None of the 109 expeditioners and crew onboard the MPV Everest were hurt when a fire broke out in an engine room, but the beleaguered Antarctic resupply vessel still has 2,000 miles to go in its long journey back home to Australia.
The port-side engine room of the MPV Everest—an ice class multipurpose construction vessel—caught fire during the afternoon of Monday, April 5, according to the Australian Antarctic Division. The ship, having dropped off a year’s worth of supplies to two Antarctic research stations, was less than a week into its journey to Hobart, Australia when the incident happened.
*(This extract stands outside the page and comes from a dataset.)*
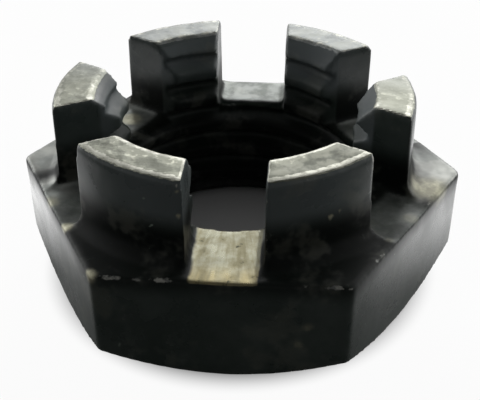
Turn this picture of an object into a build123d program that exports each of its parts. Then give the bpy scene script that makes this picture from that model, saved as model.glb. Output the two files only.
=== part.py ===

The engine room “was quickly isolated to contain the fire, before it was extinguished by the fire suppression systems,” Charlton Clark, general manager of operations and safety at the Australian Antarctic Division, explained in a statement. The vessel has “maintained full power capabilities and is currently continuing its course northwards at 9 knots, using a separate starboard engine room,” he added.
As the Australian Antarctic Division points out, of the 109 people on board, 72 are returning from their expeditions in Antarctica—some after a year and a half. The ship is currently traveling in the Southern Ocean, approximately 1,700 nautical miles (1,956 miles or 3,148 kilometers) from Perth, Australia. No injuries are reported, but the fire destroyed two undisclosed vessels on board the ship, the Guardian reports.
The ship was supposed to arrive at a port in Hobart in mid-April, but no decision has been made as to whether the vessel should dock earlier at an alternate location. The Australian Maritime Safety Authority is aware of the situation and has asked ships located nearby to provide assistance if necessary.
Expeditioners and crew had already faced considerable challenges, as thick sea ice off the Mawson coast prevented Everest from getting close to the Antarctic shore. Helicopters, having to fly more than 75 miles (120 kilometers) each way, had to make multiple journeys, in which 5,500 pounds of supplies were delivered each day. In total, 8,500 pounds worth of “essential and priority cargo,” were transferred to the Davis and Mawson research stations in east Antarctica, according to the Australian Antarctic Division. The voyage home finally began on April 1.
Maree Riley, Australian Antarctic Division organizational psychologist, said the families of the expeditioners were informed of the fire and told that no one was hurt. That said, Riley told the Guardian that “some people have been shaken by this,” and the incident could be traumatic for some.
Once home, the cause of the fire will be investigated by the ship’s owner, Maritime Construction Services, along with the relevant shipping and safety authorities if needed.